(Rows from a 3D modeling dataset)
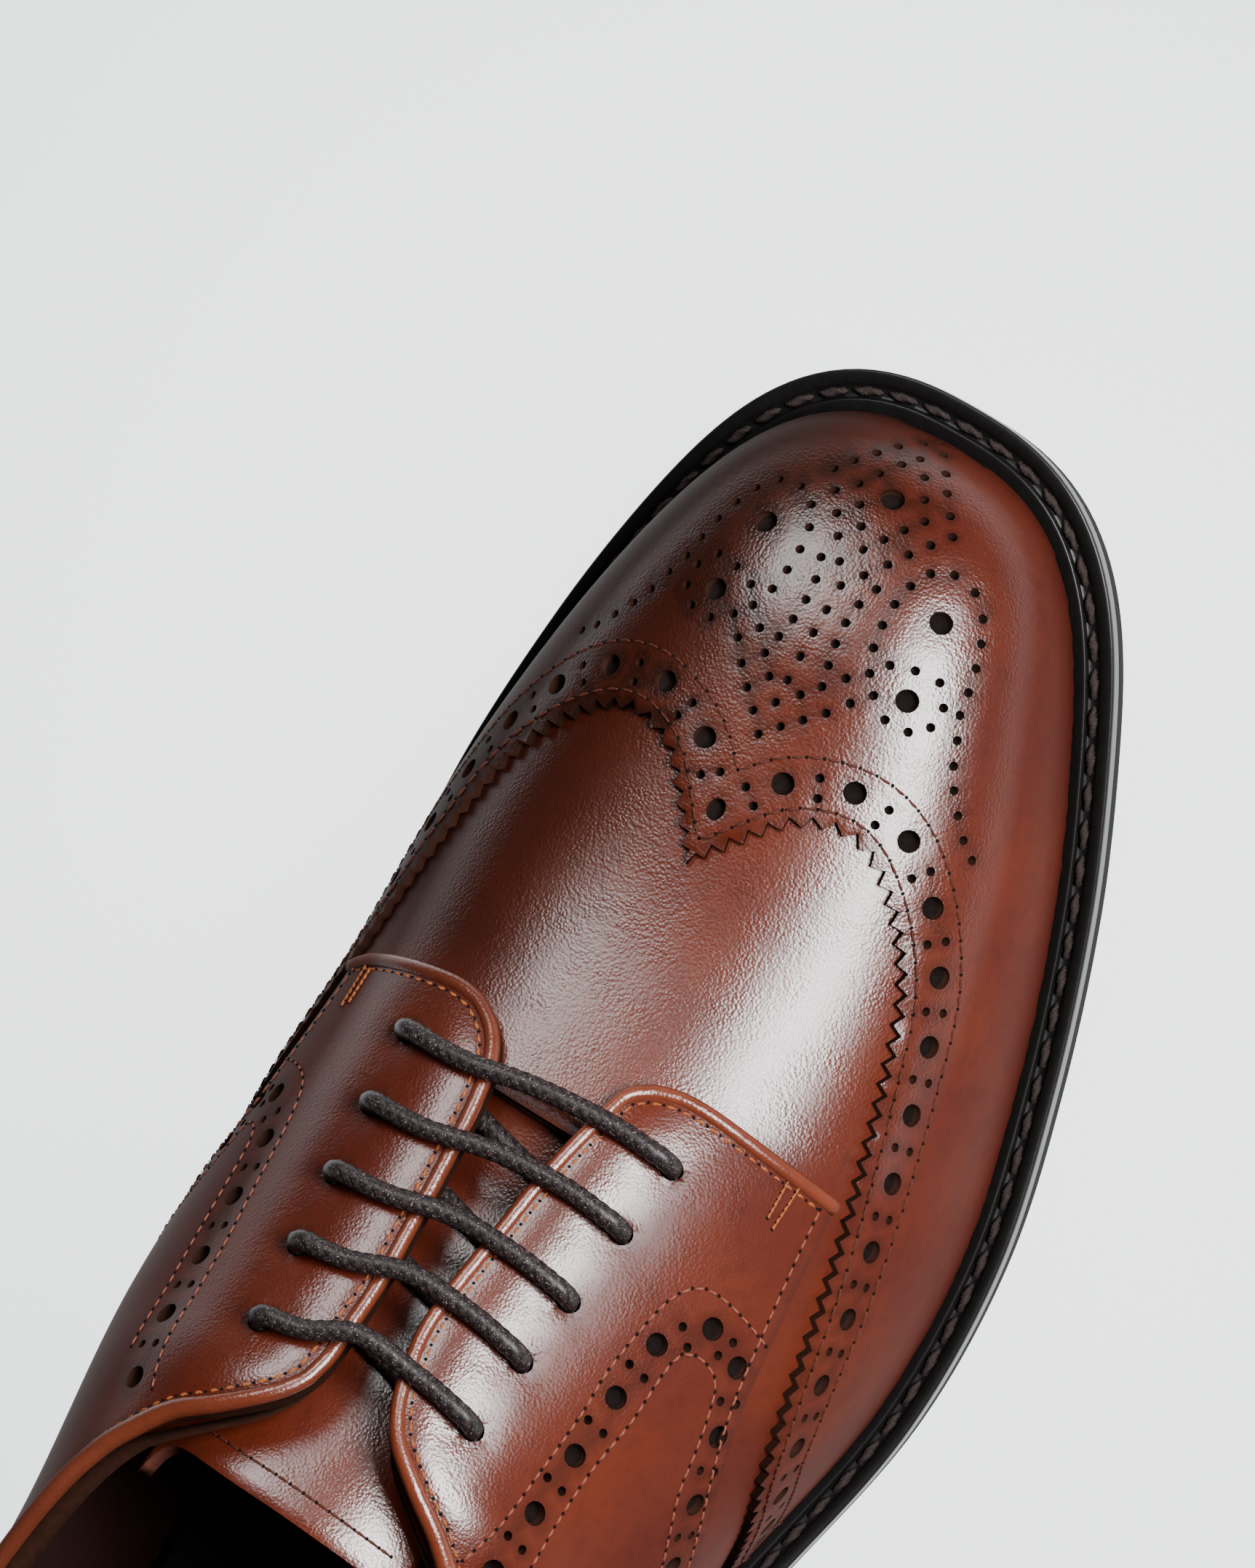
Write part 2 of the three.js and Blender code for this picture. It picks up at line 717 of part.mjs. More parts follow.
function wingCap() {
  const lift = clearance * 3;
  const armEnd = wingEdge.at(-1).at * length;
  const edge = (side) => {
    const line = smooth(wingEdge, side);
    const lobe = line.filter((p) => p.s > lobeEnd);
    const arm = line.slice(lobe.length - 1);
    arm[arm.length - 1] = onFoot(armEnd, side, 4 * lift);
    return join(evenly(lobe, capSteps.lobe), evenly(arm, capSteps.side));
  };
  const foot = (side) =>
    join(
      evenly(footLine(toeTurn, length, side, lift).reverse(), capSteps.lobe),
      evenly(footLine(armEnd, toeTurn, side, lift).reverse(), capSteps.side),
    );
  const shape = { inner: bedding, outer: bedding + overlay, down: capSteps.down, crowding: footCrowding };
  return panel(join(edge(-1).reverse(), edge(1)), join(foot(-1).reverse(), foot(1)), shape);
}

// The tongue is sewn under the vamp at its root, sinks to leave room for the lace, and rises out of
// the throat
const tongueSteps = { along: 10, across: 8 };
const tongueSewn = 0.03 * length; // from the root back
const tongueSinks = 0.05 * length; // from there back to its full drop

function tongue() {
  const line = (side) =>
    range(0, 1, tongueSteps.along).map((k) => {
      const s = tongueRoot + (tongueTip - tongueRoot) * k;
      return place(s, side * (tongueRootWidth + (tongueTopWidth - tongueRootWidth) * k));
    });
  const outer = -(wall + bedding);
  const sink = (s) => tongueDrop * between01((tongueRoot - tongueSewn - s) / tongueSinks);
  const shape = { inner: outer - tongueThickness, outer, down: tongueSteps.across, sink };
  return panel(line(-1), line(1), shape);
}

// Each bar of lace rises out of one eyelet, crosses the gap and goes down into the other. Here reach
// is a share of the eyelet's girth, and out a share of the height at which the bar lies on the skin.
const barHeight = bedding + overlay + clearance + laceDiameter / 2;
const barSteps = 12;
const barRise = rows(["reach", "out"], [
  [1, -0.16],
  [1, 0.5],
  [0.97, 0.85],
  [0.86, 1.08],
  [0.5, 1],
]);

function laceBar(row) {
  const s = row.at * length;
  const half = (side) =>
    barRise.map(({ reach, out }) =>
      skin(place(s, side * reach * row.girth * ballWidth), out * barHeight),
    );
  const route = [...half(-1), skin(place(s, 0), barHeight), ...half(1).reverse()];
  const extrudePath = new THREE.CatmullRomCurve3(route);
  const round = new THREE.Shape().absarc(0, 0, laceDiameter / 2, 0, 2 * Math.PI);
  const geometry = new THREE.ExtrudeGeometry(round, { steps: barSteps, extrudePath, curveSegments: 4 });
  geometry.deleteAttribute("normal");
  geometry.deleteAttribute("uv");
  return outward(mergeVertices(geometry, weld));
}

// Finishes
const finish = (color, roughness) => new THREE.MeshStandardMaterial({ color, roughness, metalness: 0 });
const leather = finish(0x6b2a1a, 0.38);
const lining = finish(0x5a3322, 0.7);
const blackEdge = finish(0x15120f, 0.45);
const rubber = finish(0x1c1b1a, 0.8);
const braid = finish(0x2b2421, 0.6);

const shoe = new THREE.Group();

function add(name, geometry, material) {
  const mesh = new THREE.Mesh(geometry, material);
  mesh.name = name;
  shoe.add(mesh);
  return mesh;
}

add("outsole", outsole(), rubber);
add("welt", welt(), blackEdge);
add("heel_stack", heelStack(), blackEdge);
add("top_piece", topPiece(), rubber);
add("insole", insole(), lining);
add("upper", upper(), leather);
add("tongue", tongue(), leather);
add("quarter_outer", quarter(-1), leather);
add("quarter_inner", quarter(1), leather);
add("wing_cap", wingCap(), leather);
eyelets.forEach((row, i) => add(`lace_bar_${i + 1}`, laceBar(row), braid));

// The origin is under the middle of the shoe's box, on the floor
const box = new THREE.Box3().setFromObject(shoe);
shoe.position.set(-(box.min.x + box.max.x) / 2, -(box.min.y + box.max.y) / 2, 0);

export default shoe;
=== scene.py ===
"""A brogued derby shoe for the right foot: panels, holes, stitches, lace, sole and finishes.

Lengths are millimetres in the last's own frame: x from the heel back to the toe, y to the inner side,
z up from the floor. A place on the leather is (s, girth): s is the station along the last, and girth
the way down from the crest, negative on the outer side. Meshes are turned into metres at the end.
"""
import math

import bpy
import numpy as np
from mathutils import Matrix, Vector, kdtree
from mathutils.geometry import delaunay_2d_cdt

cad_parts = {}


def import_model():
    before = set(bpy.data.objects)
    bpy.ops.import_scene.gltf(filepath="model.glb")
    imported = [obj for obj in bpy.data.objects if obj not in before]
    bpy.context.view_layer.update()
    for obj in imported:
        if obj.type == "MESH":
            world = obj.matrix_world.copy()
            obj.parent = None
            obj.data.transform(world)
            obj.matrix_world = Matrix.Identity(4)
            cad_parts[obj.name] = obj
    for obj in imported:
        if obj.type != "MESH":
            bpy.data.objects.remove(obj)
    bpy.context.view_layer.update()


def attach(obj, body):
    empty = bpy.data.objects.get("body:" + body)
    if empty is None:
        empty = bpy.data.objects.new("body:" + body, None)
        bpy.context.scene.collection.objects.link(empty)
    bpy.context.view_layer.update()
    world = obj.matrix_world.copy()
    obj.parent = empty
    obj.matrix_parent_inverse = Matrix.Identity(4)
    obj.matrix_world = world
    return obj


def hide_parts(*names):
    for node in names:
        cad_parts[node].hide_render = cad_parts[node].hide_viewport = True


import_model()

MM = 0.001
BODY = "root"

# Driving sizes, as in the shoe's construction
LENGTH = 296.0
BALL_WIDTH = 89.3
INSTEP_HEIGHT = 78.4
BACK_HEIGHT = 62.0
SIDE_HEIGHT = 56.0
HEEL_LIFT = 25.4
TOE_SPRING = 12.7
OUTSOLE = 4.8
WELT = 3.5
WELT_WIDTH = 7.0
SEAT_WIDTH = 4.4
TOE_EXTRA = 0.9
WALL = 2.0
OVERLAY = 1.3
BEDDING = 0.75
CLEARANCE = 0.3
FAN_AT = 0.12 * LENGTH
HEEL_POWER = 2.15
TOE_REACH = 0.486 * LENGTH
TOE_POWER = 2.76
CREST_REACH = 0.115 * LENGTH
CREST_POWER = 2.3
SPREAD_POWER = 0.8
DROP_POWER = 0.88
BELLY_PEAK = 2.6
EDGE = OUTSOLE + CLEARANCE + WELT
HEEL_BREAST = 0.262 * LENGTH
SEAT_END = 0.42 * LENGTH
FACE = BEDDING + OVERLAY  # outer face of the laid-on leather, above the last
VAMP_FACE = 0.6
SHIFT = np.array([-149.44987, 2.18639, 0.0])  # the shoe's box stands centred on the row's origin

SECTIONS = {
    "at": (0.12, 0.2, 0.3, 0.4, 0.5, 0.6, 0.68, 0.76, 0.84, 0.92, 1.0),
    "outer": (0.364, 0.37, 0.377, 0.405, 0.473, 0.529, 0.541, 0.515, 0.482, 0.451, 0.45),
    "inner": (0.364, 0.36, 0.338, 0.343, 0.411, 0.451, 0.459, 0.473, 0.47, 0.46, 0.466),
    "swing": (0.0, 0.0, 0.003, 0.01, 0.02, 0.01, 0.017, 0.026, 0.035, 0.048, 0.062),
    "lift": (1.0, 0.905, 0.7, 0.4, 0.15, 0.024, 0.0, 0.0, 0.0, 0.0, 0.0),
    "spring": (0.0, 0.0, 0.0, 0.0, 0.0, 0.0, 0.0, 0.063, 0.26, 0.59, 1.0),
    "crest": (1.41, 1.357, 1.245, 1.133, 1.0, 0.831, 0.695, 0.569, 0.468, 0.365, 0.265),
    "outer_belly": (0.012, 0.02, 0.034, 0.045, 0.05, 0.03, 0.022, 0.022, 0.022, 0.022, 0.022),
    "inner_belly": (0.014, 0.022, 0.04, 0.056, 0.05, 0.034, 0.022, 0.022, 0.022, 0.022, 0.022),
}
BACK_CURVE = {"up": (0, 0.25, 0.5, 0.8, 1), "out": (0, 0.07, 0.085, 0.02, -0.05)}
TOPLINE = {
    "at": (0, 0.04, 0.12, 0.22, 0.34, 0.44, 0.51),
    "outer": (1.0, 0.995, 0.937, 0.88, 0.86, 0.9, 0.925),
    "inner": (1.0, 0.995, 0.947, 0.92, 0.94, 0.985, 1.0),
    "back": (1, 0.8, 0.4, 0.1, 0, 0, 0),
}


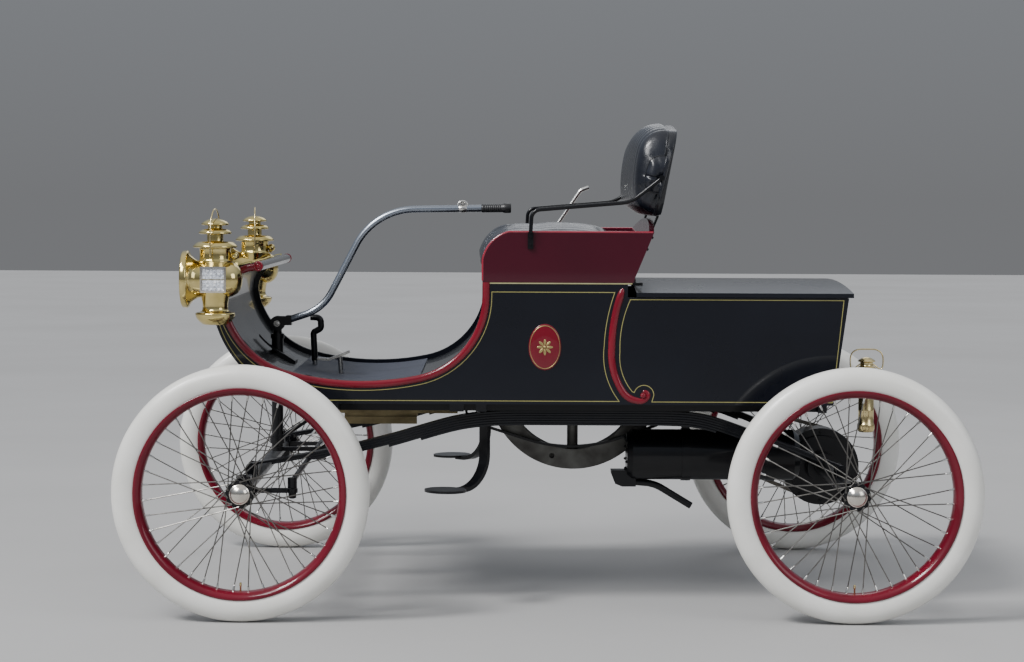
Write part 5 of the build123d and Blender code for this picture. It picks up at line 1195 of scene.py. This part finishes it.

**Problem description**
Reproduce the lines exactly, taking as the first line the one with "function add(name, geometry, material)" and as the last line the one with "imported = [obj", and include nothing else.

**Complete answer**
function add(name, geometry, material) {
  const mesh = new THREE.Mesh(geometry, material);
  mesh.name = name;
  shoe.add(mesh);
  return mesh;
}

add("outsole", outsole(), rubber);
add("welt", welt(), blackEdge);
add("heel_stack", heelStack(), blackEdge);
add("top_piece", topPiece(), rubber);
add("insole", insole(), lining);
add("upper", upper(), leather);
add("tongue", tongue(), leather);
add("quarter_outer", quarter(-1), leather);
add("quarter_inner", quarter(1), leather);
add("wing_cap", wingCap(), leather);
eyelets.forEach((row, i) => add(`lace_bar_${i + 1}`, laceBar(row), braid));

// The origin is under the middle of the shoe's box, on the floor
const box = new THREE.Box3().setFromObject(shoe);
shoe.position.set(-(box.min.x + box.max.x) / 2, -(box.min.y + box.max.y) / 2, 0);

export default shoe;
=== scene.py ===
"""A brogued derby shoe for the right foot: panels, holes, stitches, lace, sole and finishes.

Lengths are millimetres in the last's own frame: x from the heel back to the toe, y to the inner side,
z up from the floor. A place on the leather is (s, girth): s is the station along the last, and girth
the way down from the crest, negative on the outer side. Meshes are turned into metres at the end.
"""
import math

import bpy
import numpy as np
from mathutils import Matrix, Vector, kdtree
from mathutils.geometry import delaunay_2d_cdt

cad_parts = {}


def import_model():
    before = set(bpy.data.objects)
    bpy.ops.import_scene.gltf(filepath="model.glb")
    imported = [obj for obj in bpy.data.objects if obj not in before]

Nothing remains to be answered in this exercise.